A new study found that the Karius Test, which uses microbial cell-free DNA (mcfDNA-seq), can predict bloodstream infections in leukemia patients up to three days before the onset of symptoms. This is the first evidence the test can predict infections. Investigators at St. Jude Children’s Research Hospital used the test to identify bacteria that cause blood infections in 12 samples out of 16 tested—a 75% success rate. The paper was published in JAMA Oncology online today, and the lead author is Kathryn P. Goggin.
Bloodstream infections are especially common among patients undergoing treatment for leukemia. Some patients die from these infections rather than their cancer. Timely detection of dangerous pathogens is thus very important, but no reliable test for predicting infections has been available, according to the study authors.
“In a patient who is severely ill, the risk of not getting the right antibiotic early is very high,” explained Asim Ahmed, M.D., senior medical director, Karius. Prophylactic antibiotics are sometimes used to preemptively treat infections but are effective only 50% of the time and can lead to gastrointestinal symptoms and antibiotic resistance. Suspected infections are treated with antibiotics once symptoms develop, but this can be too late to prevent permanent damage or death in some cases.
“Parents of children with cancer often wish that they had a crystal ball to know what’s coming next; this might just be that…” said Josh Wolf, M.D., Ph.D., co-author and associate member of the Department of Infectious Diseases at St. Jude Children’s Research Hospital, in a company press release.
The study enrolled 47 pediatric patients with relapsed or refractory leukemia, of whom 12 experienced a total of 19 episodes of bloodstream infections over the study period. Across those episodes, there were samples available to evaluate the test’s predictive accuracy in 16 cases. The test correctly flagged infections in 75% of those cases.
The Karius Test is a CLIA-certified/CAP-accredited next-generation sequencing (NGS) plasma test that detects mcfDNA. After mcfDNA is extracted from the blood sample and NGS performed, human sequences are removed and remaining sequences are aligned to a curated pathogen database of >1,400 organisms. The test detects bacteria, DNA viruses, fungi, and parasites. It’s also very rapid, delivering results as quickly as in one day.
The test has been commercially available since 2016, and is currently used by over 100 institutions, according to Karius. Applications include complicated pneumonia, immunocompromised patients, and endocarditis. In some cases, these infections are currently diagnosed using a tissue sample, which adds to the patient’s discomfort and risk.

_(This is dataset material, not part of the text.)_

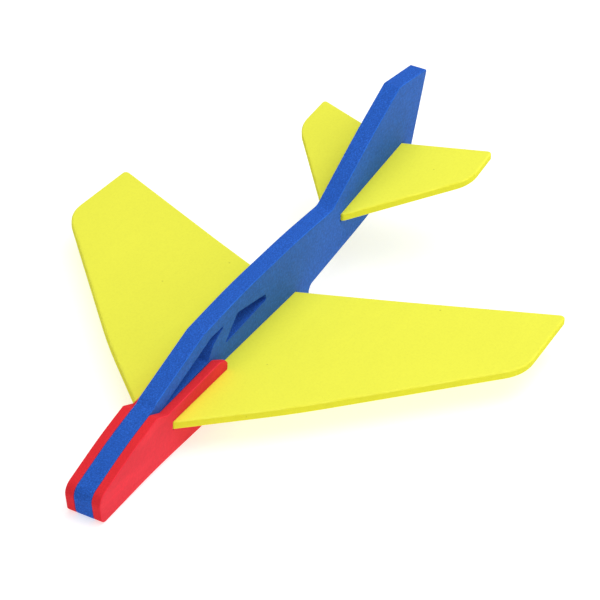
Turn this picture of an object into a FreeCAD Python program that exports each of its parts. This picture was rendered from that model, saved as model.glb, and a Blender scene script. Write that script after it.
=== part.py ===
import FreeCAD, Part
import math
import os

# A push-together foam glider, in millimetres.
# +X is forward (nose), +Y is port, +Z is up.
# Stations are measured from the trailing-edge apex of the wing (x) and from the
# wing's upper face (z); the finished parts are moved so that the origin is the
# middle of the bottom of the whole airplane.

BODY_SHEET = 10.0        # fuselage sheet thickness
WING_SHEET = 5.0         # wing and tailplane sheet thickness
CHEEK_SHEET = 5.0        # nose cheek sheet thickness
SLOT_PLAY = 0.1          # play above and below a plate in its slot
BODY_EDGE = 0.6          # softened edges of the fuselage and cheeks
WING_EDGE = 1.2          # softer edges of the wing and tailplane

HALF_BODY = BODY_SHEET / 2
CHEEK_FACE = HALF_BODY + CHEEK_SHEET

KEEL_LEVEL = -21.0       # flat underside below the wing
TAIL_TILT = 7.4          # degrees that the tailplane's nose is lower than the wing
TAIL_APEX = (-121.6, 32.9)

# Where the slots end, at the port face of what they go through. The front ends
# slant forward towards starboard, along the way out of the wing and tailplane:
# so many mm forward for each mm to starboard, as their trailing edges sweep.
WING_SLOT_AFT = 0.4
WING_SLOT_FRONT = 137.7
WING_WAY_OUT = 0.45
TAIL_SLOT_AFT = 0.4
TAIL_SLOT_FRONT = 75.4
TAIL_WAY_OUT = 0.335

# Outlines are corners (along, across, corner radius). A very large radius on a
# shallow corner makes a long, gently bowed edge.
NOSE_TOP = [(148.6, 12.4, 2.5), (174.0, 6.4, 200.0), (205.8, -4.4, 6.0)]
NOSE_FOOT = [(202.3, -20.9, 4.0), (154.0, -19.2, 500.0)]

FUSELAGE = [
    (-146.2, 68.3, 1.5),         # fin, top and aft
    (-111.5, 72.2, 2.5),         # fin, top and front
    (-77.0, 54.5, 500.0),        # fin leading edge
    (-37.5, 31.0, 9.0),          # root of the fin
    (0.0, 32.7, 600.0),          # spine
    (60.0, 32.2, 500.0),
    (100.5, 29.0, 10.0),         # top of the canopy
    (145.3, 14.4, 2.0),          # foot of the canopy
] + NOSE_TOP + NOSE_FOOT + [
    (106.0, KEEL_LEVEL, 400.0),
    (-19.5, KEEL_LEVEL, 4.0),    # heel of the keel
    (-12.8, -5.7, 4.0),          # finger notch
    (-74.0, 2.6, 300.0),         # belly
    (-130.6, 13.4, 3.0),         # stern
]

FRONT_WINDOW = [
    (79.4, 22.9, 0.5),
    (93.0, 22.9, 12.0),
    (141.5, 6.9, 0.8),
    (95.3, 9.3, 1.5),
    (90.5, 16.6, 6.0),
]

REAR_WINDOW = [
    (78.3, 10.6, 0.6),
    (66.2, 22.9, 3.5),
    (36.2, 17.6, 2.0),
    (35.0, 13.7, 1.2),
]

ARM_AND_STEP = [
    (83.2, -2.5, 1.0),           # arm, aft
    (82.8, 3.4, 1.8),
    (86.0, 6.7, 2.4),
    (92.4, 8.6, 5.0),
    (142.8, 7.1, 3.0),           # arm meets the step
    (152.6, 11.46, 1.6),
]

CHEEK_BODY_AFT = [
    (106.0, KEEL_LEVEL, 250.0),
    (97.5, KEEL_LEVEL, 3.0),
    (89.0, -WING_SHEET, 1.0),
]

# Half planforms, from the middle of the trailing edge round to the middle of
# the leading edge: (forward, outward, corner radius).
WING_HALF = [
    (1.1, 4.9, 1.8),             # trailing edge where it leaves the fuselage
    (-22.0, 58.5, 600.0),
    (-57.3, 137.4, 2.5),         # tip, aft
    (0.3, 139.0, 28.0),          # tip, front
    (94.0, 55.0, 450.0),         # leading edge
    (137.4, 10.0, 1.8),
]

TAIL_HALF = [
    (0.9, 4.9, 1.8),
    (-15.6, 53.4, 2.0),
    (13.5, 53.9, 25.0),
    (74.7, 6.2, 1.8),
]

# The free ends of the cheeks' arms are cut on the slant: (forward, outward).
ARM_END_CUT = [(60.0, 4.9), (91.8, 4.9), (83.6, 10.1), (60.0, 10.1)]


def rounded_wire(corners):
    """Closed wire through the corners, each rounded to its own radius."""
    count = len(corners)
    cuts = []
    for i, (a, b, radius) in enumerate(corners):
        here = FreeCAD.Vector(a, b, 0)
        before = FreeCAD.Vector(*corners[i - 1][:2], 0)
        after = FreeCAD.Vector(*corners[(i + 1) % count][:2], 0)
        back = (before - here).normalize()
        ahead = (after - here).normalize()
        half_angle = back.getAngle(ahead) / 2
        reach = radius / math.tan(half_angle)
        middle = (back + ahead).normalize()
        centre_gap = radius / math.sin(half_angle)
        start = here + back * reach
        end = here + ahead * reach
        top = here + middle * (centre_gap - radius)
        cuts.append((start, top, end))
    edges = []
    for i, (start, top, end) in enumerate(cuts):
        edges.append(Part.Arc(start, top, end).toShape())
        following = cuts[(i + 1) % count][0]
        if (following - end).Length > 1e-6:
            edges.append(Part.LineSegment(end, following).toShape())
    return Part.Wire(edges)


def plate(corners, thickness):
    """Flat plate on the XY plane, from z = 0 up."""
    face = Part.Face(rounded_wire(corners))
    return face.extrude(FreeCAD.Vector(0, 0, thickness))


def upright(solid, port_face):
    """Turn a flat plate so its outline stands in XZ and its top faces port."""
    solid.rotate(FreeCAD.Vector(0, 0, 0), FreeCAD.Vector(1, 0, 0), 90)
    solid.translate(FreeCAD.Vector(0, port_face, 0))
    return solid


def soften(solid, radius):
    """Round the outline edges of both faces of a plate."""
    rims = []
    for edge in solid.Edges:
        box = edge.BoundBox
        if box.ZLength < 1e-6:
            rims.append(edge)
    return solid.makeFillet(radius, rims)


def mirrored(half):
    other = [(a, -b, radius) for a, b, radius in reversed(half)]
    return half + other


def prism(plan, low, high):
    """Straight-sided prism on a plan of (x, y) points."""
    points = [FreeCAD.Vector(x, y, low) for x, y in plan]
    face = Part.Face(Part.makePolygon(points + points[:1]))
    return face.extrude(FreeCAD.Vector(0, 0, high - low))


def slot(aft, front, port_face, way_out):
    """What a plate's slot takes away, from the port face through to starboard."""
    reach = CHEEK_FACE + 1
    plan = [
        (aft, -reach),
        (aft, reach),
        (front + way_out * (port_face - reach), reach),
        (front + way_out * (port_face + reach), -reach),
    ]
    return prism(plan, -WING_SHEET - SLOT_PLAY, SLOT_PLAY)


def tilt_to_tail(solid):
    """Move a shape from the flat tail planform to the tail's place."""
    solid.rotate(FreeCAD.Vector(0, 0, 0), FreeCAD.Vector(0, 1, 0), TAIL_TILT)
    solid.translate(FreeCAD.Vector(TAIL_APEX[0], 0, TAIL_APEX[1]))
    return solid


def wing_slot():
    return slot(WING_SLOT_AFT, WING_SLOT_FRONT, CHEEK_FACE, WING_WAY_OUT)


def make_fuselage():
    body = soften(plate(FUSELAGE, BODY_SHEET), BODY_EDGE)
    for window in (FRONT_WINDOW, REAR_WINDOW):
        hole = plate(window, BODY_SHEET + 2)
        hole.translate(FreeCAD.Vector(0, 0, -1))
        body = body.cut(hole)
    body = upright(body, HALF_BODY)
    tail_slot = slot(TAIL_SLOT_AFT, TAIL_SLOT_FRONT, HALF_BODY, TAIL_WAY_OUT)
    return body.cut(wing_slot()).cut(tilt_to_tail(tail_slot))


def make_cheek(side):
    outline = ARM_AND_STEP + NOSE_TOP[1:] + NOSE_FOOT + CHEEK_BODY_AFT
    cheek = soften(plate(outline, CHEEK_SHEET), BODY_EDGE)
    port_face = CHEEK_FACE if side > 0 else -HALF_BODY
    cheek = upright(cheek, port_face)
    arm_end = prism([(x, side * y) for x, y in ARM_END_CUT], SLOT_PLAY, 12.0)
    return cheek.cut(wing_slot()).cut(arm_end)


def make_wing():
    wing = soften(plate(mirrored(WING_HALF), WING_SHEET), WING_EDGE)
    wing.translate(FreeCAD.Vector(0, 0, -WING_SHEET))
    return wing


def make_tailplane():
    tail = soften(plate(mirrored(TAIL_HALF), WING_SHEET), WING_EDGE)
    tail.translate(FreeCAD.Vector(0, 0, -WING_SHEET))
    return tilt_to_tail(tail)


parts = {
    "fuselage": make_fuselage(),
    "wing": make_wing(),
    "tailplane": make_tailplane(),
    "port_cheek": make_cheek(1),
    "starboard_cheek": make_cheek(-1),
}

whole = Part.makeCompound(list(parts.values()))
box = whole.optimalBoundingBox(False, False)
origin_shift = FreeCAD.Vector(-(box.XMin + box.XMax) / 2, 0, -box.ZMin)

os.makedirs("parts", exist_ok=True)
for name, shape in parts.items():
    shape.translate(origin_shift)
    shape.exportStep(f"parts/{name}.step")
    print(name, round(shape.Volume), shape.isValid(), len(shape.Solids))
print("origin shift", origin_shift, "size", box.XLength, box.YLength, box.ZLength)
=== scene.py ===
import math

import bpy
from mathutils import Matrix, Vector

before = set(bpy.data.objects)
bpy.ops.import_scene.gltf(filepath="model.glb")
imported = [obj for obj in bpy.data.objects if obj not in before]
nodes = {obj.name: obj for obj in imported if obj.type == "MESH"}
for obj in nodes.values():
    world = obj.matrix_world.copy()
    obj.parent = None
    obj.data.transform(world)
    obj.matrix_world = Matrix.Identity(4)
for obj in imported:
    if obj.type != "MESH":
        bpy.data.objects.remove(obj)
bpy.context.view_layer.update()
scene = bpy.context.scene

# Everything is in metres, in the CAD frame: +X to the nose, +Y to port, +Z up.
# The pieces keep their CAD shapes; this script gives them their foam and sets
# up the floor, lights and camera.

# Linear surface colours of the sheet, of its cut edges, and of its dust and pits.
BLUE_SKIN = (0.020, 0.120, 0.50)
BLUE_CUT = (0.022, 0.118, 0.56)
BLUE_SPECK = (0.01, 0.03, 0.16)
YELLOW_SKIN = (0.88, 0.88, 0.070)
YELLOW_CUT = (0.84, 0.82, 0.040)
YELLOW_SPECK = (0.42, 0.42, 0.03)
RED_SKIN = (0.84, 0.028, 0.048)
RED_CUT = (0.84, 0.028, 0.038)
RED_SPECK = (0.30, 0.015, 0.03)

# The axis that a sheet's two skins face.
SKINS_FACE_Y = 1
SKINS_FACE_Z = 2

# Sizes of the foam's texture, as noise scales per metre.
DRIFT_SCALE = 22.0
STREAK_SCALE = 70.0
STREAK_STRETCH = (0.2, 1.0, 1.0)
PORE_SCALE = 750.0
GRAIN_SCALE = 1350.0
PATCH_SCALE = 45.0
SPECK_SCALE = 42.0
# noise scale that breaks up the painted edge highlight
EDGE_HIGHLIGHT_SCALE = 90.0
WAVE_SCALE = 110.0

SKIN_ROUGHNESS = 0.62
CUT_ROUGHNESS = 0.85
SPECULAR = 0.10
SHEEN = 0.01
SHEEN_ROUGHNESS = 0.45
BUMP_DEPTH = 0.00035
BUMP_STRENGTH = 0.6

FLOOR_HALF = 4.0
FLOOR_COLOUR = (0.55, 0.55, 0.55, 1)
FLOOR_GLOW = 0.65
FLOOR_ROUGHNESS = 0.9
FLOOR_SPECULAR = 0.1
WORLD_LIGHT = 0.30
BACKDROP_LOOK = 0.85

# Soft lights: name, place, side of the square, power.
SOFTBOXES = [
    ("overhead", (-0.2, 0.25, 1.5), 1.8, 23.5),
    ("port_side", (-0.1, 1.6, 0.6), 1.2, 5.2),
]
LIGHT_TARGET = (0.0, 0.0, 0.03)

CAMERA_PLACE = (0.9868, 0.5118, 0.7633)
CAMERA_TARGET = (-0.0220, 0.0108, 0.0210)
CAMERA_ROLL = math.radians(3.6)
CAMERA_LENS = 152.55
CAMERA_SENSOR = 36.0


# ---------------------------------------------------------------- materials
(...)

“Among the advantages of this test even if the patient is already taking antibiotics it still picks up a signal,” Ahmed told Clinical OMICs. “So besides predicting infections you can also use it to follow response to treatment.”
Ahmed explained that mcfDNA-seq has been used in research for a long time, there were major hurdles to its clinical application. “The main problem is that there is a lot of noise in the bloodstream,” he said. “You must be able to pick up the signal from the infectious agent over the background noise and be able to assess the microbiome versus human DNA.”
He also noted that: “The Karius Test is not currently a screening test; additional studies are needed to guide how this test can be used in the clinical work-flow to help predict and prevent infections in patients with immunocompromising conditions.” In their press release, Karius announced that this St. Jude’s study will be expanded to further analyze their test’s ability to identify bloodstream. infections before symptoms arise.